* START Input rows *

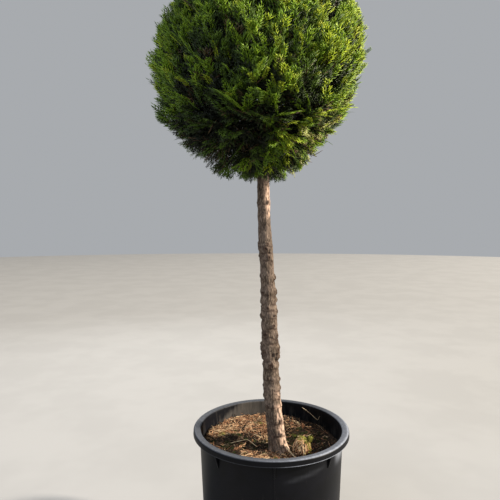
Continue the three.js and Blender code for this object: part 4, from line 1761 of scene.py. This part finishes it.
@dataclass
class PottingMix:
    """The potting mix: a crumbly heap strewn with shredded bark, dead needles, straw and moss."""

    pot: NurseryPot
    stem: Stem
    clod_at: Span = (76.0, -64.0)
    ground_z: float = 302.0
    mound: float = 14.0
    heap_bearing: float = 2.3
    ripple: float = 3.0
    ripple_span: float = 20.0
    flat_at_stem: float = 62.0
    flat_at_clod: float = 50.0
    slope_span: float = 60.0
    # The size of the crumbs, where in the noise they are read, and their height.
    crumbs: tuple[Triple, ...] = ((24.0, 2.2, 4.5), (8.0, 8.1, 2.4), (3.5, 4.4, 1.1))
    wall_gap: float = 0.6
    edge_drop: float = 3.0
    side_loop_z: float = 60.0
    sides: int = 144
    rings: int = 60
    shred_count: int = 1500
    shred_length: Span = (4.0, 14.0)
    shred_slimness: Span = (0.14, 0.4)
    fibre_count: int = 4600
    fibre_length: Span = (9.0, 34.0)
    fibre_radius: Span = (0.3, 0.7)
    fallen_count: int = 170
    fallen_length: Span = (14.0, 30.0)
    cushion_count: int = 80
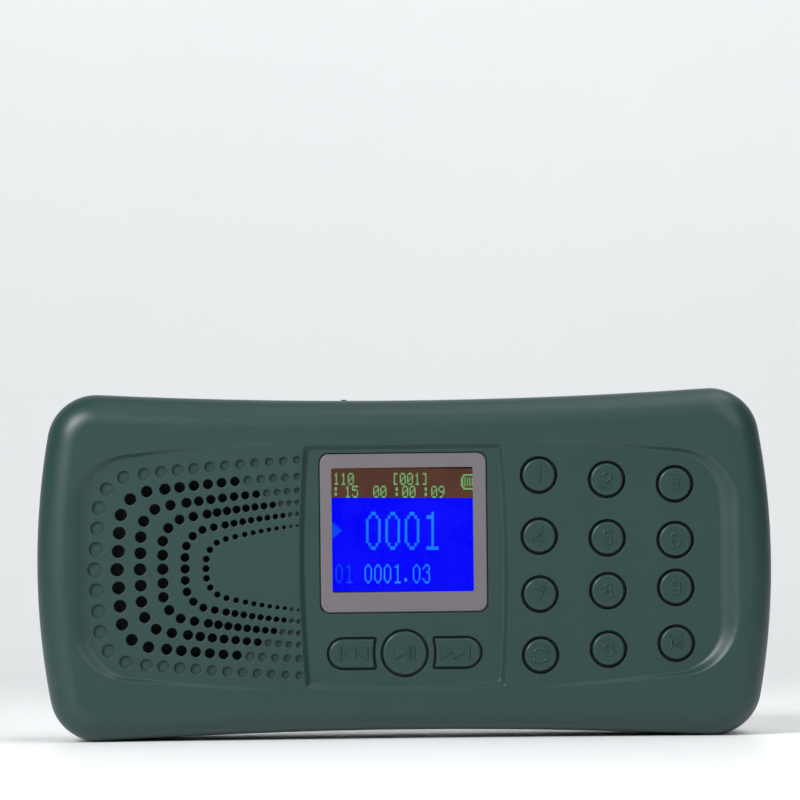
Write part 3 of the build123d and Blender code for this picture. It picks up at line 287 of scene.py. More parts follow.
def bowed(start, middle, end, count):
    """Arc through three points."""
    (ax, az), (bx, bz), (cx, cz) = start, middle, end
    d = 2 * (ax * (bz - cz) + bx * (cz - az) + cx * (az - bz))
    a, b, c = ax**2 + az**2, bx**2 + bz**2, cx**2 + cz**2
    centre = (
        (a * (bz - cz) + b * (cz - az) + c * (az - bz)) / d,
        (a * (cx - bx) + b * (ax - cx) + c * (bx - ax)) / d,
    )
    angles = np.unwrap([math.atan2(p[1] - centre[1], p[0] - centre[0]) for p in (start, middle, end)])
    return arc(centre, math.dist(start, centre), angles[0], angles[2], count)


def bay_ring(grow, corner):
    """The display bay's outline: straight top, bowed sides and bottom, corners eased a little."""
    side, top, bottom = 22.8 + grow, 27.8 + grow, -28.2 - grow
    ring = joined(
        bowed((side, bottom), (side + 1.2, 0), (side, top), 61),
        straight((side, top), (-side, top), 49),
        bowed((-side, top), (-side - 1.2, 0), (-side, bottom), 61),
        bowed((-side, bottom), (0, bottom - 1.1), (side, bottom), 49),
    )[:-1]
    # ease each sharp corner over the two points beside it
    eased = ring.copy()
    for at in (0, 60, 108, 168):
        before, after = ring[at - 1], ring[(at + 1) % len(ring)]
        eased[at] = ring[at] * (1 - corner) + (before + after) / 2 * corner
    return eased


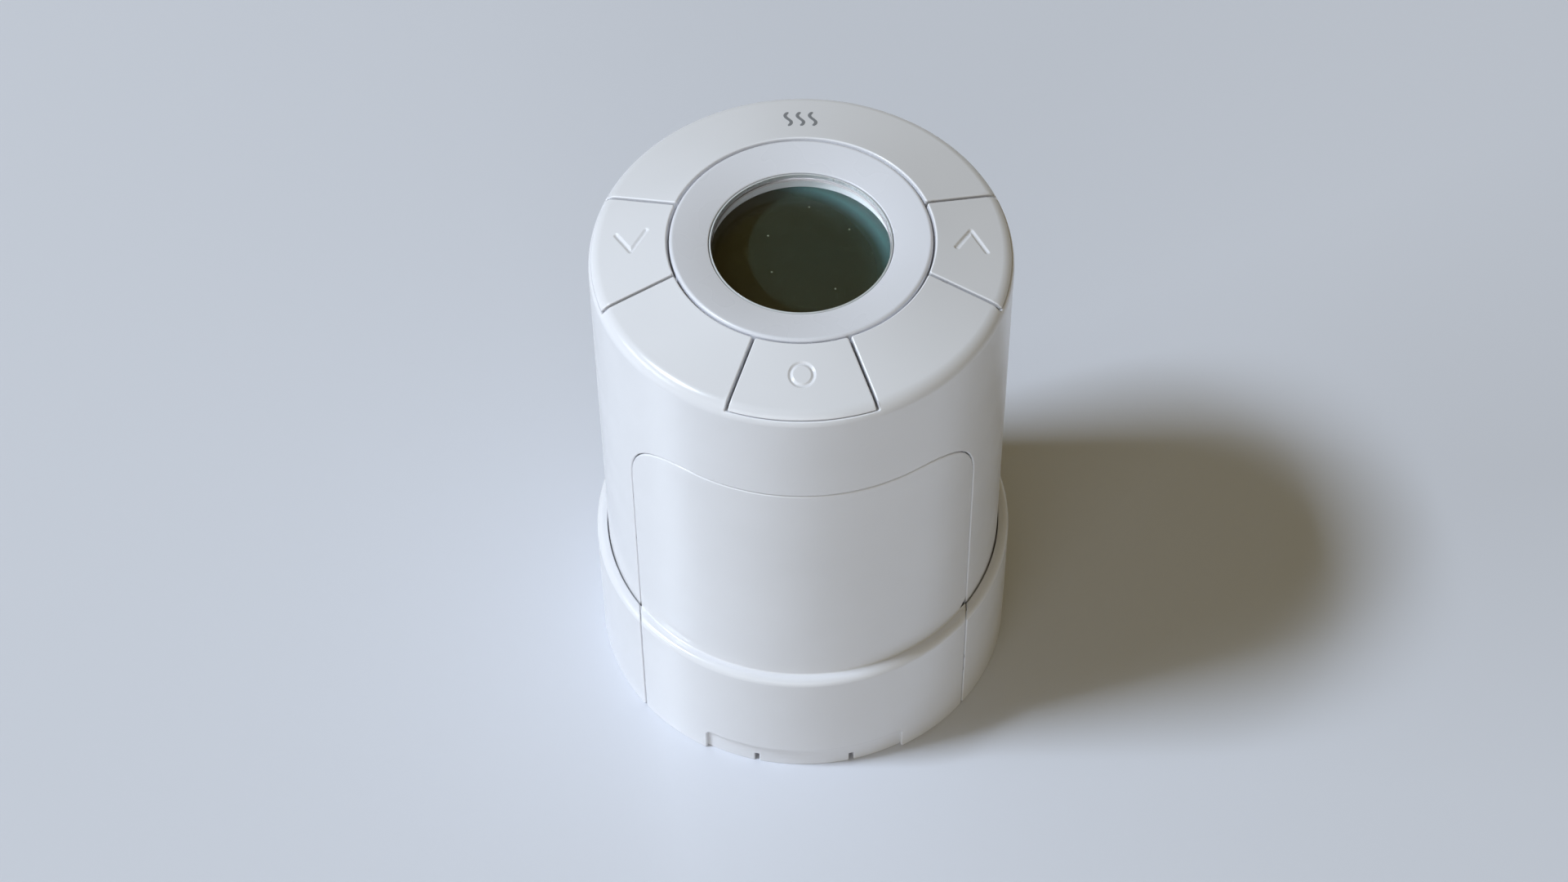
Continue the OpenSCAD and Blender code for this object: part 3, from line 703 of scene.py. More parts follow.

* END Input rows *

▶ _Set problem_
Write out the listing's lines exactly, from its first line through the line that contains "potting mix: a", and stop there.

▶ _Answer in full_
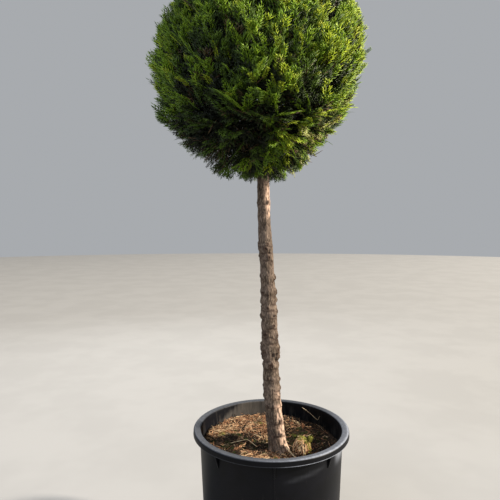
Continue the three.js and Blender code for this object: part 4, from line 1761 of scene.py. This part finishes it.
@dataclass
class PottingMix:
    """The potting mix: a crumbly heap strewn with shredded bark, dead needles, straw and moss."""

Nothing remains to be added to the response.